In February 1985, the Government announced a substantial increase in the maximum levels of Commonwealth contributions for rural industry research through Rural Industry Research Trust Funds (RIRFS).

The Government set as an objective over five years to increase its matching contribution to individual RIRFS to 0.5% of the annual gross value of production (GVP). This would constitute on average a doubling of the Commonwealth contribution.

This new approach better enables the industry to predict the level of funding available. In addition, as Government funding is based on a three year moving average GVP (past year, current, and estimated next year) the impact of fluctuations in GVP on research funding are reduced.

The new funding arrangements are closely linked to the Government's reforms of the RIRFS, announced earlier that month. These reforms constituted a major upgrading of the arrangements for rural research which had not been substantially altered for 30 years. The meat and livestock industry was the first to incorporate these organisational reforms with the establishment of the Australian Meat and Live-stock Research and Development Corporation on 1 July 1985.

Each RIRF is now administered by a Research Council and the Commonwealth Special Research Grants Scheme has been replaced by a statutory based Australian Special Rural Research Fund.

Overall, the new arrangements achieved the following objectives:

To make each research body as autonomous as possible

To ensure appointments to each research body are based on relevant skills and experience.

To provide each research body with clearly identified goals.

The prime objective of the Rural Industries Research Act 1985, however, is to increase the commercial returns to the industries concerned.

The reforms became operational from 1 April 1986.

New funding and administrative arrangements were recently announced for the Fishing Industry Research Trust Account. The Commonwealth will be providing funding to a ceiling of one per cent of the gross value of production of the fishing industry.
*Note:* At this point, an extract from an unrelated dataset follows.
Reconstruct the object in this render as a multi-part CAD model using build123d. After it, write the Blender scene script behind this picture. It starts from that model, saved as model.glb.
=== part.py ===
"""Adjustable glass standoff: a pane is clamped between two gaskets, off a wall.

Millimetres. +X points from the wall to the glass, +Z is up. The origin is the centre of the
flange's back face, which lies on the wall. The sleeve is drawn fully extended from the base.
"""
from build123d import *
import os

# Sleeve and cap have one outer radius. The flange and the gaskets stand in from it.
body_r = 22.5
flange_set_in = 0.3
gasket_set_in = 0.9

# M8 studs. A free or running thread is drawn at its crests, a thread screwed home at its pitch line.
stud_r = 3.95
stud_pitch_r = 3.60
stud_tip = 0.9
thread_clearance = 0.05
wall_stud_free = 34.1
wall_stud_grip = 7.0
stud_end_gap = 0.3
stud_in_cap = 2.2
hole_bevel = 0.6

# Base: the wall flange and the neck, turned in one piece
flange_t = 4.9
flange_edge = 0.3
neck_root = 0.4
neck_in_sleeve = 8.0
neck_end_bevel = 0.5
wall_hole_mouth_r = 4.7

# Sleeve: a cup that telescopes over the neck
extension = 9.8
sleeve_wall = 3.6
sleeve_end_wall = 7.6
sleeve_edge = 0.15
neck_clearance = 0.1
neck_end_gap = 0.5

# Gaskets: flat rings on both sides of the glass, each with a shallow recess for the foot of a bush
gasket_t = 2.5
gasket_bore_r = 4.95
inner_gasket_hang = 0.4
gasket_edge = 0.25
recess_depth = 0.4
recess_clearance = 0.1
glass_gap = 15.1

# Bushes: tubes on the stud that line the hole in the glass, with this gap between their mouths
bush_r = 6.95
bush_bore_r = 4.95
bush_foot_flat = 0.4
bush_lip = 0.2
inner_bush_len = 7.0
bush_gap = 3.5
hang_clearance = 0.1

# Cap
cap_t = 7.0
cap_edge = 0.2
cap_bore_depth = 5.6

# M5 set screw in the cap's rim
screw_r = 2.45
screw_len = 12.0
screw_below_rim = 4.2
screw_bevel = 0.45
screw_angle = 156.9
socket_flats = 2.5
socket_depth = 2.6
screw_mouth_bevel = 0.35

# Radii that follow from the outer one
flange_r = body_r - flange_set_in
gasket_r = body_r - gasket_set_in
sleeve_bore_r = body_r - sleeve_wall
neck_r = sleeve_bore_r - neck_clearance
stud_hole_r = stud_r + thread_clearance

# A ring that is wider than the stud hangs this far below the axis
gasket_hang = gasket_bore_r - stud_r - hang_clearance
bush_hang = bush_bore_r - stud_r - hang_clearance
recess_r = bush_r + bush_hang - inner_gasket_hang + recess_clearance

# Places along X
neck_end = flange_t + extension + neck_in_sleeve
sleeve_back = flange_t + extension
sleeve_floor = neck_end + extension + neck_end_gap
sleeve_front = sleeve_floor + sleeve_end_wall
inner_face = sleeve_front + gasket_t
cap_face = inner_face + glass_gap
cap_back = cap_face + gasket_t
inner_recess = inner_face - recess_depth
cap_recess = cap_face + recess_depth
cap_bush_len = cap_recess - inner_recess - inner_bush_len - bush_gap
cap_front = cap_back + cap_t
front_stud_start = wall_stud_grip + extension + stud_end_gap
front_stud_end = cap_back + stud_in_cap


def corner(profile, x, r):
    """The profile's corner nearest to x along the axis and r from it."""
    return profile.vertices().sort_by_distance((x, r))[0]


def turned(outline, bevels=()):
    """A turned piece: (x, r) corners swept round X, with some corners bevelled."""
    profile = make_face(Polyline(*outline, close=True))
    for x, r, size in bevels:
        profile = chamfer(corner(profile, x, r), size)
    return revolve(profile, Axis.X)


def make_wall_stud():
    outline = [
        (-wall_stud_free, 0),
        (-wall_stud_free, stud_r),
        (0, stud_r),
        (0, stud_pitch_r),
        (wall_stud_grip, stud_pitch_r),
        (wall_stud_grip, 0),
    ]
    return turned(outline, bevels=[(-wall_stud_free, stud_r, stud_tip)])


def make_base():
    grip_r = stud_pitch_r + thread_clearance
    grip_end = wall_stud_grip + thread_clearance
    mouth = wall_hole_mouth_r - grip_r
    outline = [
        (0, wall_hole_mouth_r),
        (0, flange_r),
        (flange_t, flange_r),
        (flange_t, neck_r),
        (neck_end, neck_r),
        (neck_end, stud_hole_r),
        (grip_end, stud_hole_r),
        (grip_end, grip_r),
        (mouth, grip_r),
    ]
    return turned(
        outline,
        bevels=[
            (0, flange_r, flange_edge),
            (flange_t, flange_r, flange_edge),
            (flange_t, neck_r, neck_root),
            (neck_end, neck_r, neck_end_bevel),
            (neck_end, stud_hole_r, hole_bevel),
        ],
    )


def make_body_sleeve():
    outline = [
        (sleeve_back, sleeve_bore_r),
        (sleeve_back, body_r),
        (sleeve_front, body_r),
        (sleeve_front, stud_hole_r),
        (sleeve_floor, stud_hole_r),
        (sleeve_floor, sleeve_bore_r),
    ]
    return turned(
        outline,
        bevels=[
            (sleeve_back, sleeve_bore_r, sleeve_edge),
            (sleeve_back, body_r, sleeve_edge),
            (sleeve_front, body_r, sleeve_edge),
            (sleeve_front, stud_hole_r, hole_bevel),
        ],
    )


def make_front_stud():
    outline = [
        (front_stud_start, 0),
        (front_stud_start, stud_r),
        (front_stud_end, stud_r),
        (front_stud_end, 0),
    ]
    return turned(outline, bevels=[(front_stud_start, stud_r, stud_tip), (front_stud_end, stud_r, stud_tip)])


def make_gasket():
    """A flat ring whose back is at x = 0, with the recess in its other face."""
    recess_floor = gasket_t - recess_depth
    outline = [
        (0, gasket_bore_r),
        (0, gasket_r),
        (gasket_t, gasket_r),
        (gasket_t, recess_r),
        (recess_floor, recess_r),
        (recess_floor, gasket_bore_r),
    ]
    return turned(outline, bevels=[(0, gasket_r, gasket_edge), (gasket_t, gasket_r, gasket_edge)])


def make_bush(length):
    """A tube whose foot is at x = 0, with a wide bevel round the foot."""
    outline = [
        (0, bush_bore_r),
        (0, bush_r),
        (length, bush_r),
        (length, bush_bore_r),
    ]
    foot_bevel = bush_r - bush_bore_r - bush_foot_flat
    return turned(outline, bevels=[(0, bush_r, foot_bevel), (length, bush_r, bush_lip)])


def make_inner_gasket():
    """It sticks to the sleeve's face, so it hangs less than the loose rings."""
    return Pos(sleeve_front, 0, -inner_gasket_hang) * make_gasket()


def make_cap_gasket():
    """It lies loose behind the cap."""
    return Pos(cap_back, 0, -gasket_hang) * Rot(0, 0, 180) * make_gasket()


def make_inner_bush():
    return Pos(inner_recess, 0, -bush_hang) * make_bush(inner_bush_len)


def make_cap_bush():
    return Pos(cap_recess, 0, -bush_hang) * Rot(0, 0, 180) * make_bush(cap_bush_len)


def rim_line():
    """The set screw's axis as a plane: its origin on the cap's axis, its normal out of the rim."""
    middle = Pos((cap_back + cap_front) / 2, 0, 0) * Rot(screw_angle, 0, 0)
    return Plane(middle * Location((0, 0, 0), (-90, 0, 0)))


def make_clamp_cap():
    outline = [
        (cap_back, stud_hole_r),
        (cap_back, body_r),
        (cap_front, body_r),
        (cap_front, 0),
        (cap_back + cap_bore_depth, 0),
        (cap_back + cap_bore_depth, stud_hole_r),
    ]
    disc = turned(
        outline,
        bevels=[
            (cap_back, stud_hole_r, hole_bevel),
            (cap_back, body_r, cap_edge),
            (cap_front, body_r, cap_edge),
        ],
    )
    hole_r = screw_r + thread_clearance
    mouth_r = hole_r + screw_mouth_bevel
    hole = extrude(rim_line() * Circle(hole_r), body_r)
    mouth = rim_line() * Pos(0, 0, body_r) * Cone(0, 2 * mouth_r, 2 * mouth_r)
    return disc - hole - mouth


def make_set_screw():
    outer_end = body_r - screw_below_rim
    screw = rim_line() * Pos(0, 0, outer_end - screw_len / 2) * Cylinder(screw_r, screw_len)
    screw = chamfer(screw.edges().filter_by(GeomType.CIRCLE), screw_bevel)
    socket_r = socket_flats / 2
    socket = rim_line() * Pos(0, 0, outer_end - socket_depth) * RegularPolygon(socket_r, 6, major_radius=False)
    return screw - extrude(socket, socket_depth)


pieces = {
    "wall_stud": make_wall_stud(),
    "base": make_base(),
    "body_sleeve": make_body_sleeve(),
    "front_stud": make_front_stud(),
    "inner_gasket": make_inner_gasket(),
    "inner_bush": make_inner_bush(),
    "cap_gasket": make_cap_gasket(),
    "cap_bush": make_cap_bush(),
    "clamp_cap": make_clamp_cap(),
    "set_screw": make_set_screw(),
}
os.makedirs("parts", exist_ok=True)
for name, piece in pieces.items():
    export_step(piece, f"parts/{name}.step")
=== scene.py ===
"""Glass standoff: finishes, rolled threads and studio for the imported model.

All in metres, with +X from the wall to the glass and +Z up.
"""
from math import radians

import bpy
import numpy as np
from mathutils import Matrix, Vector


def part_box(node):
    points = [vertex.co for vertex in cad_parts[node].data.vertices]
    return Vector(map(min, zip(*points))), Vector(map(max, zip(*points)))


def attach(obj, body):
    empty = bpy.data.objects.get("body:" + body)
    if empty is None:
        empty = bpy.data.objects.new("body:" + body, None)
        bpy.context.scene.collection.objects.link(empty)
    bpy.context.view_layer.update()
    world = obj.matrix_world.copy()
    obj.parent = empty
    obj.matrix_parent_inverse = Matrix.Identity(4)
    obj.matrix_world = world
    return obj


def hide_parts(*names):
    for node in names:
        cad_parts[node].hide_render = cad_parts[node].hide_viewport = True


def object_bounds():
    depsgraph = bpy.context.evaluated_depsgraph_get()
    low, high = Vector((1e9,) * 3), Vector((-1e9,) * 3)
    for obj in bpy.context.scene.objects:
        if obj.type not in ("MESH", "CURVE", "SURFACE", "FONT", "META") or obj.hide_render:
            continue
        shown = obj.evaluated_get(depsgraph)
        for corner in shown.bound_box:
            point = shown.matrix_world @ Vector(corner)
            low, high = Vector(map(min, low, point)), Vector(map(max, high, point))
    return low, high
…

Commonwealth contributions to RIRFs, the Special Research Fund and the Fishing Industry Research Trust Account

$m

1982-83 ...

21.8

1983/84 ...

27.1

1984/85 ...

31.4

1985/86 ...

35.6

1986/87 (est)...

44

Fisheries Adjustment

Grants of $3m per year over three years were announced in the first half of 1985, to apply from 1985-86 for the Northern Prawn Fisheries Adjustment Scheme. The first annual allocation has been applied to buy out fishing access rights. The major aim of this initiative was to reverse the problems of excessive exploitation of fish stocks. The scheme also addressed low returns to fisherman by offsetting the effects of reduced subsidies under the Petroleum Products Freight Subsidy scheme.

The industry, however, subsequently benefited from the decision to provide, as from 1 November 1985, a full rebate of the excise on diesel fuel to eligible primary producers including fishermen.
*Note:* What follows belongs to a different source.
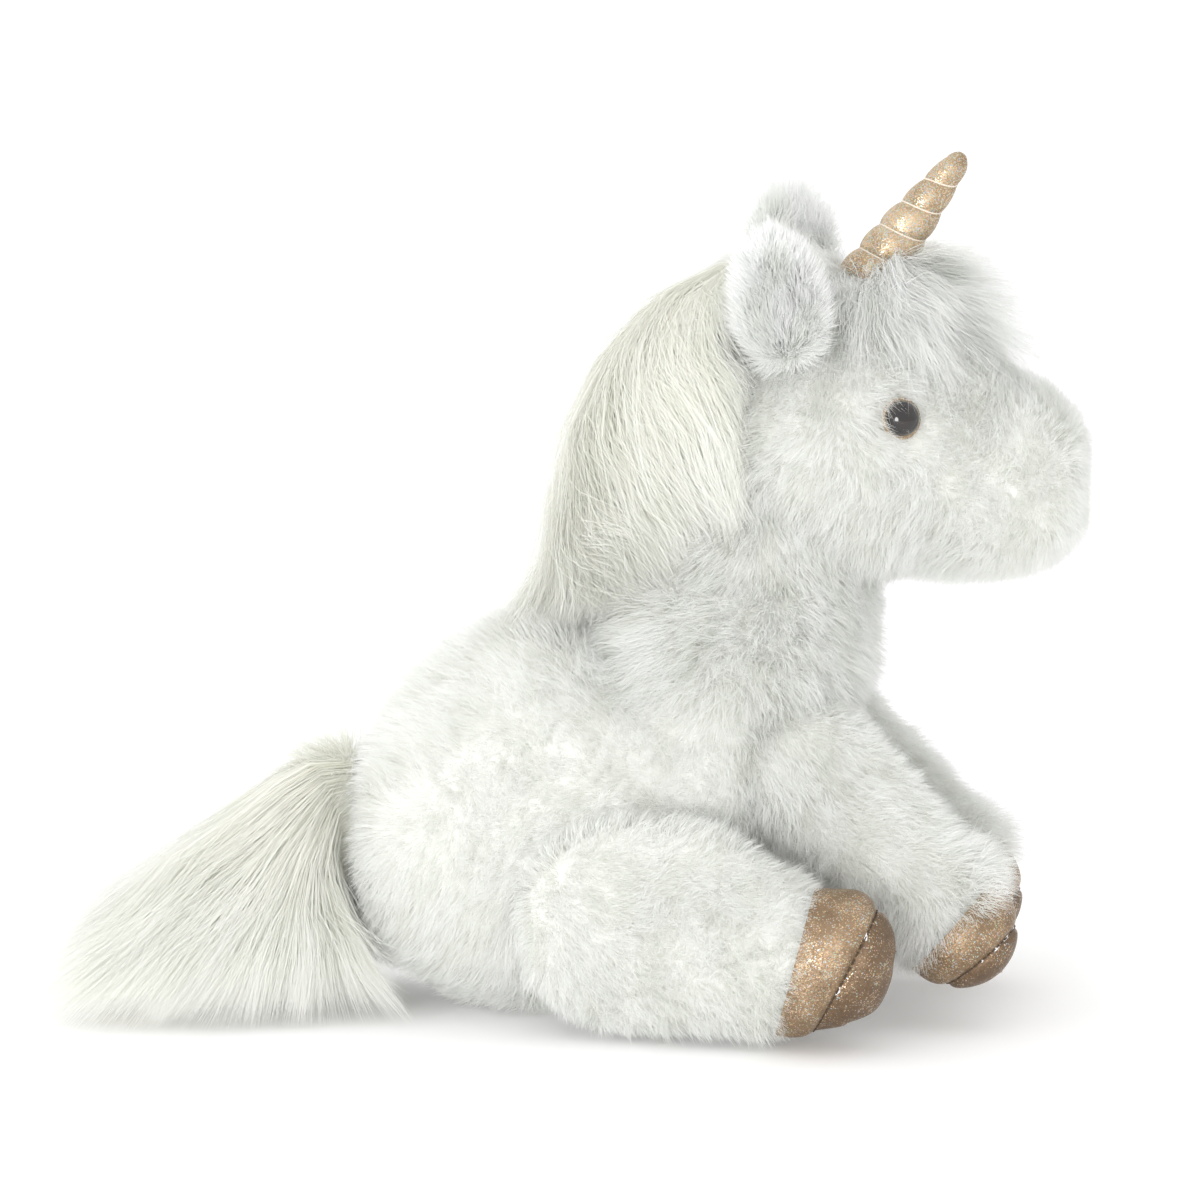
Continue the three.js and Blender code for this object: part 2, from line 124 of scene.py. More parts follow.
HIND_LEG = [
    (-12, 58, 34, 0, 0),
    (-8.5, 58, 34, 13, 7),
    (0.5, 58.5, 35, 26, 13),
    (19.5, 59.5, 36.5, 35, 16.5),
    (41.5, 61, 35.5, 34, 18),
    (59.5, 63.5, 30.5, 29, 18.5),
    (75.5, 66, 28, 25, 18.5),
    (87.5, 67, 30, 22.5, 18),
    (97.5, 67.5, 31, 19, 15.5),
    (103.5, 67.5, 31.5, 10, 8.5),
    (105.5, 67.5, 31.5, 0, 0),
]
EAR = [
    (0, 0, 0, 0, 0),
    (0, 0, 2, 7, 3.5),
    (0, 0, 10, 11.5, 5.5),
    (0, 0, 21, 12, 5.5),
    (0, 0, 31, 9.5, 4.5),
    (0, 0, 37, 5.5, 3),
    (0, 0, 40, 0, 0),
]
MANE = [
    (78, 0, 228, 0, 0),
    (74, 0, 229, 8, 12),
    (62, 0, 226, 14, 27),
    (44, 0, 212, 22, 39),
    (33, 0, 190, 29, 44),
    (27, 0, 168, 30, 44),
    (20, 0, 150, 27, 40),
    (10, 0, 136, 21, 32),
    (0, 0, 127, 12, 22),
    (-6, 0, 122, 0, 0),
]
TAIL = [
    (-68, 0, 72, 0, 0),
    (-71, 0, 68, 10, 10),
    (-79, 0, 55, 19, 19),
    (-88, -4, 40, 27, 29),
    (-100, -9, 29, 26, 35),
    (-116, -15, 21, 20, 38),
    (-132, -21, 14, 14, 37),
    (-148, -27, 8, 8, 28),
    (-160, -31, 4, 0, 0),
]
TAIL_TAB = [
    (-66, 0, 72, 0, 0),
    (-67, 0, 72, 6, 6),
    (-73, 0, 71, 7, 7),
    (-80, 0, 67, 6, 6),
    (-84, 0, 64, 0, 0),
]
# A point of the hoof's hem and the way it faces, in the side view, and the same of the sole's seam.
HEMS = {
    "foreleg": ((122.5, 30.5), (0.76, -0.65), (134, 26), (0.65, -0.76)),
    "hindleg": ((77.5, 28.5), (0.968, -0.25), (92.5, 30.5), (0.89, -0.456)),
}
TAIL_END = -177  # the farthest back that its hair reaches
EAR_ROOT = (70, 41, 213)
EAR_DEPTH = 3  # how far its root stands in the head
EAR_TALL = 38
EAR_LEAN = (0.55, 1.2)
LONGER_TIP = {"left": 4.0, "right": 0.5}  # how much longer the fur grows at the ear's tip
EYE_AT = np.array((105, 38.6, 192.5))
EYE_AIM = np.array((0.47, 0.87, 0.17))
EYE_RADIUS = 5.4
HORN_AT = np.array((92, 0, 229.4))
HORN_LEAN = math.radians(37)
BELLY_TOP = 16
GUSSET_HALF = 17
SIDES = (("left", 1), ("right", -1))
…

By early 1986 there were significant reductions in the price of diesel fuel and the Northern Prawn Fisheries were experiencing buoyant conditions. It was therefore announced in the Economic and Rural Policy Statement of 15 April 1986, that the remaining grants of $6m over two years would be extended to other fisheries which satisfied the same conditions for adjustment assistance as the Northern Prawn Fisheries-the existence of effective management plans and a willingness of fishermen to make a significant contribution to the cost.

Fisheries Management

The development of the Australian Fishing Zone and the conservation and optimum utilisation of its resources has received high priority from the Commonwealth. In the 1984-85 Budget $2.48m was allocated to protect fisheries from over-exploitation through the implementation of management plans in Australia's major fisheries.
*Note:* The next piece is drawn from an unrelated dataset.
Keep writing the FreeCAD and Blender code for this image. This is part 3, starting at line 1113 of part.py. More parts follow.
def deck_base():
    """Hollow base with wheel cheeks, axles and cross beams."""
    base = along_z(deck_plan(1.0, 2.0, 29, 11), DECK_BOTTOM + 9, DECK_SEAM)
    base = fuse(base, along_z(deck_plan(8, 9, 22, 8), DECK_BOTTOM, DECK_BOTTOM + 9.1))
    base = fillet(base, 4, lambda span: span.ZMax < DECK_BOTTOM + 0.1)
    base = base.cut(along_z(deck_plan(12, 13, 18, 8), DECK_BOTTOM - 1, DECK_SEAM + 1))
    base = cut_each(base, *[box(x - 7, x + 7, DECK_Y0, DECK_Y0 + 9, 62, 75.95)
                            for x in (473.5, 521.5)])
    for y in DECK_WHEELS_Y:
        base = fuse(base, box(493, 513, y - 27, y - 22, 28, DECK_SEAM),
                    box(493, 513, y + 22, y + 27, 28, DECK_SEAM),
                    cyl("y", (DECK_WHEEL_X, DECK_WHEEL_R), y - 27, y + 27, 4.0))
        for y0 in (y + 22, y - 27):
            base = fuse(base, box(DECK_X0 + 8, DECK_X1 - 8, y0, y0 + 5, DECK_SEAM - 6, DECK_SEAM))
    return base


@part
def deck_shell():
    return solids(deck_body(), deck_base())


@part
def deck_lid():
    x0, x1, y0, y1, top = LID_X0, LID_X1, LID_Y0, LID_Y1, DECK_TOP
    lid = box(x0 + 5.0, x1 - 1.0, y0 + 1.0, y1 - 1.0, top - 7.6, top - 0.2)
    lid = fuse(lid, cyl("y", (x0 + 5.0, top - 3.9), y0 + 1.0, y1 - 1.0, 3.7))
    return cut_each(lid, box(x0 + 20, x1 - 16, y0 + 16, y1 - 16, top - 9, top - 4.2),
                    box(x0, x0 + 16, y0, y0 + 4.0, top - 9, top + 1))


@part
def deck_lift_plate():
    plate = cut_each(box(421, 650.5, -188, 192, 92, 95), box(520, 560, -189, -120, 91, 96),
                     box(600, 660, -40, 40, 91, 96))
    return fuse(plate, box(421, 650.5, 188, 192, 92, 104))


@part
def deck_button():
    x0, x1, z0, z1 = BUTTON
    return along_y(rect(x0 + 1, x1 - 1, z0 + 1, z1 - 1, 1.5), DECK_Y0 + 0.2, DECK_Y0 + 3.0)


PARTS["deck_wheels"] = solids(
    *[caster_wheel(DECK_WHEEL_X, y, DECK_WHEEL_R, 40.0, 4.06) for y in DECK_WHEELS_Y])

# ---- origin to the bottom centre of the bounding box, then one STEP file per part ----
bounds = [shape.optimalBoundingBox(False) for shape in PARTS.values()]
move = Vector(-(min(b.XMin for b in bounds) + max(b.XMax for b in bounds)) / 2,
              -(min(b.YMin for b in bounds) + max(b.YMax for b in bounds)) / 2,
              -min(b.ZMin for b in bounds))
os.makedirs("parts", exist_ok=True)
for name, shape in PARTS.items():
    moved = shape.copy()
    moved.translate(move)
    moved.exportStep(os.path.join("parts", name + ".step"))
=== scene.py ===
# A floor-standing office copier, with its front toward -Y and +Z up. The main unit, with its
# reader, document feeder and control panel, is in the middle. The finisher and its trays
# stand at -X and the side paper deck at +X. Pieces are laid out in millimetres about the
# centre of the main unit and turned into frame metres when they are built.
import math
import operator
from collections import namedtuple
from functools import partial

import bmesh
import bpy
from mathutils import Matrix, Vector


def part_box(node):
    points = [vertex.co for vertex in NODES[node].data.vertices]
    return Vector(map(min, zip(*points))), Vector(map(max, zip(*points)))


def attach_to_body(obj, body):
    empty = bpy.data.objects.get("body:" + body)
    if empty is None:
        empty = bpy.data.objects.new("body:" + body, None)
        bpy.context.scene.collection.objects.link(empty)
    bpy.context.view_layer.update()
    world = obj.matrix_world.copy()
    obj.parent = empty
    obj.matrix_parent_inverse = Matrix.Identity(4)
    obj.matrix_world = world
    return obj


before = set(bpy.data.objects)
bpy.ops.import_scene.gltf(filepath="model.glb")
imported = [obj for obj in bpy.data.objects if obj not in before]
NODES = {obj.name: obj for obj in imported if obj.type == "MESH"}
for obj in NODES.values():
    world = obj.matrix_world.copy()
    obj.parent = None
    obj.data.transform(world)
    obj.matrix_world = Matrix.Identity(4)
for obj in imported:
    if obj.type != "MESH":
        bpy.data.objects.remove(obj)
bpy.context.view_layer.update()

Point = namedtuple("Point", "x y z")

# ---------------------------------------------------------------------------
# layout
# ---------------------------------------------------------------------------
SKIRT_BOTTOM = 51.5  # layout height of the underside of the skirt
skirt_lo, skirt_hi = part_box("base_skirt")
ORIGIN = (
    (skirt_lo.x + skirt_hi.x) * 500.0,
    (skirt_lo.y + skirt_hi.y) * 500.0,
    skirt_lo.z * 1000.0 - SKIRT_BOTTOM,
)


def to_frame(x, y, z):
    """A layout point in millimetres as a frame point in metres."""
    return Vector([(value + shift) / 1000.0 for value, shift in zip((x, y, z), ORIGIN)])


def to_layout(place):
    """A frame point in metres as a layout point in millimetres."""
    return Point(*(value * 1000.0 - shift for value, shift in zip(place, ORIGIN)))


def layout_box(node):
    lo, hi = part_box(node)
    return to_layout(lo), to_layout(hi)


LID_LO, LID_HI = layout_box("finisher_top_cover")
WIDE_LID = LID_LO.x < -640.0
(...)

Plans have been negotiated with the States for each of the southern blue fin tuna, south eastern trawl, northern prawn, east coast trawl, scallops, southern shark and other major fisheries.

Fisheries Administration

The Commonwealth co-ordinated in early 1985 the first national fisheries conference for over ten years. The major initiative to arise from this conference was the decision to establish the independent National Fishery Industry Council, a consultative body to represent the commercial fishing industry at the national level.